Updated: Nov 5, 2023

The Caribbean Affair

by Nick Thacker.

Within the realm of the action-adventure genre in which I write, Nick Thacker consistently captures my attention with his latest creations. I read with questions in mind: Does the storyline possess an enthralling allure? Is the prose skillfully honed? Does it possess an irresistible pull, urging the reader to keep turning the pages? For Nick Thacker's "The Caribbean Affair," the answers are yes, across the board.

At the heart of this story stands Jack Barr. Interestingly, Jack shares the same given name as mine, Jackson, although he has a clear preference for the simplicity of "Jack." (I suspect Thacker has woven a compelling backstory to illuminate this choice.) Occupying a desk job at the CIA, Jack is a far cry from the likes of James Bond, yet this very distinction resonates with the reader. It positions him as an ordinary man, someone any reader can envisage walking in the same shoes.

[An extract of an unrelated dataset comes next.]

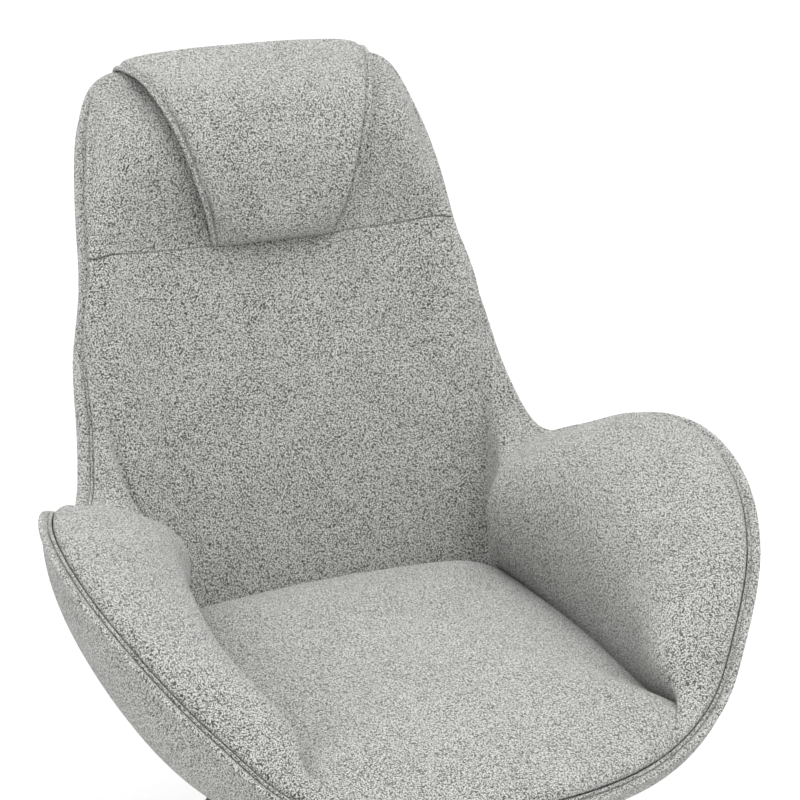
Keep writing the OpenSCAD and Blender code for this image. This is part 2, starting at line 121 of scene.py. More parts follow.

Embarking on a Caribbean cruise with his wife and two young daughters, Jack's intentions are set on a well-deserved vacation. Amid the voyage, the narrative introduces a dubious character on board — an individual radiating an aura of malevolence. But to what end? A critical juncture unfolds when an explosion rocks the ship's frame while it’s anchored in the waters off Jamaica. It causes a subtle tilt. The crew ushers passengers onto lifeboats, bound for the nearby shore. A subtle inkling, however, raises Jack's suspicion, propelling him to defy convention by springing back to the vessel from the lifeboat.

And thus begins an extraordinary journey.

Thacker adroitly crafts a vivid tapestry of characters, some evoking intense aversion while others command our fervent support. Intriguingly, not all whom we root for emerge unscathed, an artful device that prevents complacency for the reader's experience. The plot's contours remain veiled in mystery through a substantial part of the book, with revelations and "aha" moments held tantalizingly until the final moments.

"The Caribbean Affair" stands as a well-told tale, where Thacker's narrative shines.